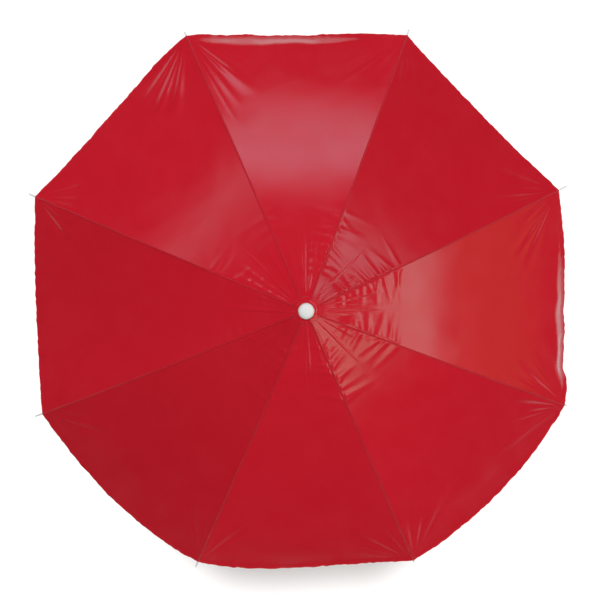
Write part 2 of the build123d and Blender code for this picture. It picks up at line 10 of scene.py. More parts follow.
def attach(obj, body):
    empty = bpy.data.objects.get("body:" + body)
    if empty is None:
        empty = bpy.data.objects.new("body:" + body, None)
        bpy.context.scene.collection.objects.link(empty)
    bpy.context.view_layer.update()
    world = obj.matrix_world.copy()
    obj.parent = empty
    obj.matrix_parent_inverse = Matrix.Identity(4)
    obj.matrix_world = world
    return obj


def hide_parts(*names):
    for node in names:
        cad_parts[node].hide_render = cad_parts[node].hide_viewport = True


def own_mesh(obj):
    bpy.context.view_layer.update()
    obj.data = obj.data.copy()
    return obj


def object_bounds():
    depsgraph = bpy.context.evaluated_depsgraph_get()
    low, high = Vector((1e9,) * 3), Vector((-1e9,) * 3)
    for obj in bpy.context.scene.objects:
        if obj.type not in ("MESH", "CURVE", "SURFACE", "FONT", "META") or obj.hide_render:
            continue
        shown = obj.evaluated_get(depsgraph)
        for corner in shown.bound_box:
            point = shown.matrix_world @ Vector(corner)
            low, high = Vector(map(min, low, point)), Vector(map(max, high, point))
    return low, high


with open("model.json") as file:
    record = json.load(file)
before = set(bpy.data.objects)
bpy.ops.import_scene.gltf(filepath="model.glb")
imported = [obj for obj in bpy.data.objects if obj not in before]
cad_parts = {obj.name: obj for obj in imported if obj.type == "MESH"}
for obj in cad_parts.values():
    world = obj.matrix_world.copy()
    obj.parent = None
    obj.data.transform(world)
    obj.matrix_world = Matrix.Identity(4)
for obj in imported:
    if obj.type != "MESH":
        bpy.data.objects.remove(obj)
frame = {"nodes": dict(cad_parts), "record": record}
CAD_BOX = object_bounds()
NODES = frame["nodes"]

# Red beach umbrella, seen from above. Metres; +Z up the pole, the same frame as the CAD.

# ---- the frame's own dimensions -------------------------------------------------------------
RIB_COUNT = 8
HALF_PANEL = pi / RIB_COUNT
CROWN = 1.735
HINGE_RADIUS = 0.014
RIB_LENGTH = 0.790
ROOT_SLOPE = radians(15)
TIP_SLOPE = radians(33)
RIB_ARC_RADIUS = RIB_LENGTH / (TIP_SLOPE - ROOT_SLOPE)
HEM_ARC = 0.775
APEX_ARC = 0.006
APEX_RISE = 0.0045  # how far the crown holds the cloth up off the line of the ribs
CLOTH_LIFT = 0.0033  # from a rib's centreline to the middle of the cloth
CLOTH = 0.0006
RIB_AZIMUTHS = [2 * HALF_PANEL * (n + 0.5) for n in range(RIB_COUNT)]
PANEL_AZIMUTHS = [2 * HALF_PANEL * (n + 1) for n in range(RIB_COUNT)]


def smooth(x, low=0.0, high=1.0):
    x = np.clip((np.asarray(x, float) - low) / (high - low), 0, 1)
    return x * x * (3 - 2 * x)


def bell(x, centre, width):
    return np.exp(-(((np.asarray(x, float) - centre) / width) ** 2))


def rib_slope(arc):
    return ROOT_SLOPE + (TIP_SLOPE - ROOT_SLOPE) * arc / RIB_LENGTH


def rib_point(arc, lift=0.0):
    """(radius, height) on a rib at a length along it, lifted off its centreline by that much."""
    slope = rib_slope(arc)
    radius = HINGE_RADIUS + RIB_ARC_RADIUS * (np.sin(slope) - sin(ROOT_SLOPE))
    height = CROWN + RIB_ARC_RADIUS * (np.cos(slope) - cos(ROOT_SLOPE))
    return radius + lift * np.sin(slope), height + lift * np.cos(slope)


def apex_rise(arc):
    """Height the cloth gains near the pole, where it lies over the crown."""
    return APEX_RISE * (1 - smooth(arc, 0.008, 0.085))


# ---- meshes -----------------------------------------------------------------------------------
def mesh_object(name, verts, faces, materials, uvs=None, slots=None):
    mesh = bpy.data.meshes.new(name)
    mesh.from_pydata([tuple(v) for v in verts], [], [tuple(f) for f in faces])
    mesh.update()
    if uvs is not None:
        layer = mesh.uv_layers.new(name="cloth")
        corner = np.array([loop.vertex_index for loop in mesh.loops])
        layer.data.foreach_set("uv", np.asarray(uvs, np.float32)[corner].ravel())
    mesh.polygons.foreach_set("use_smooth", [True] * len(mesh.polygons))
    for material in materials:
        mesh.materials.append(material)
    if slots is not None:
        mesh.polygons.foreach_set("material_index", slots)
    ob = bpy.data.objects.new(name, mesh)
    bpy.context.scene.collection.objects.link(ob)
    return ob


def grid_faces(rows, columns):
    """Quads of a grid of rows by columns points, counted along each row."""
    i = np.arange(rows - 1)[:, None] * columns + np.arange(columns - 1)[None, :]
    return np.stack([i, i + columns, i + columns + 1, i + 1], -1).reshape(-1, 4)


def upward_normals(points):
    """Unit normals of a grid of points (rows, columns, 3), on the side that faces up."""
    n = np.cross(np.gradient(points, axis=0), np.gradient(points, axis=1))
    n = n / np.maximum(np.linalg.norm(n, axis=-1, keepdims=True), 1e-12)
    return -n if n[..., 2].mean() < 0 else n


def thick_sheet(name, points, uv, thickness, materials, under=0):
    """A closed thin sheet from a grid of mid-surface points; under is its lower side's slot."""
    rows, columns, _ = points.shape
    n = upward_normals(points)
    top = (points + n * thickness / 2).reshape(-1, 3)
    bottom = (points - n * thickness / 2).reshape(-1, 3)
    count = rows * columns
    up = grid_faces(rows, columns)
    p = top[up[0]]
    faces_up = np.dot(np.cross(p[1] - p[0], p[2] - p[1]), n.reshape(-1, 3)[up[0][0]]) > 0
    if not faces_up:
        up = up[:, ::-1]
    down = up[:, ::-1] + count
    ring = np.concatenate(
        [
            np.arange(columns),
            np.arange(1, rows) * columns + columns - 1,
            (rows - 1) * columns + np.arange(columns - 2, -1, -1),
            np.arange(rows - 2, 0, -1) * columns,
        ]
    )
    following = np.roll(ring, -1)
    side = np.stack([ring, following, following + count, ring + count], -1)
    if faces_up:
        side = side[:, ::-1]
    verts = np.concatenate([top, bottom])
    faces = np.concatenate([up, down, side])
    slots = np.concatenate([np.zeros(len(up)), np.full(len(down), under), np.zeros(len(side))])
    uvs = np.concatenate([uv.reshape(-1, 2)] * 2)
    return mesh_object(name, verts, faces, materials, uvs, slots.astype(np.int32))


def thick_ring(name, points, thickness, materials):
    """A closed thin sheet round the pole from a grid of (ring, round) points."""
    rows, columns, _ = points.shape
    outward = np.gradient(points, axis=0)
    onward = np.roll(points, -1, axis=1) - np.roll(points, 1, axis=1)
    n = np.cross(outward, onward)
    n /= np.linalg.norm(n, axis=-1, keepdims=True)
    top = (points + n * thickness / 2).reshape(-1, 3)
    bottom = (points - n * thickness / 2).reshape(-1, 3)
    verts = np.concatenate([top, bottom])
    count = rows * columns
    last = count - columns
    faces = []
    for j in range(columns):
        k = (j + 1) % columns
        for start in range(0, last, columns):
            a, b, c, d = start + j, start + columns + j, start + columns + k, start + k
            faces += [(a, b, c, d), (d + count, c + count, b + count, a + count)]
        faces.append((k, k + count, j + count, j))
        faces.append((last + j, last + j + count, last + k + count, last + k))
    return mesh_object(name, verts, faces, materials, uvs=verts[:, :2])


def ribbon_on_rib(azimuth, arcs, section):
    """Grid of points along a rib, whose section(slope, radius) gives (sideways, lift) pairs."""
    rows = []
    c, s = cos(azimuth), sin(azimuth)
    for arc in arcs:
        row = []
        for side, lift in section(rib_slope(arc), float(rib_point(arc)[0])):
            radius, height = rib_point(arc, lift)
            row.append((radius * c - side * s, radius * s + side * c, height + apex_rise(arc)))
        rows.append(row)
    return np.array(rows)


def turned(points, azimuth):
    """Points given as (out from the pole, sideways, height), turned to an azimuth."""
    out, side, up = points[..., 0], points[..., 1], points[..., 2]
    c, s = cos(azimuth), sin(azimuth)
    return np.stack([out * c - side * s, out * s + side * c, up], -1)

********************

**Problem**: Copy out each line that contains the word "objects".

**Reply**:
    empty = bpy.data.objects.get("body:" + body)
        empty = bpy.data.objects.new("body:" + body, None)
        bpy.context.scene.collection.objects.link(empty)
    for obj in bpy.context.scene.objects:
before = set(bpy.data.objects)
imported = [obj for obj in bpy.data.objects if obj not in before]
        bpy.data.objects.remove(obj)
    ob = bpy.data.objects.new(name, mesh)
    bpy.context.scene.collection.objects.link(ob)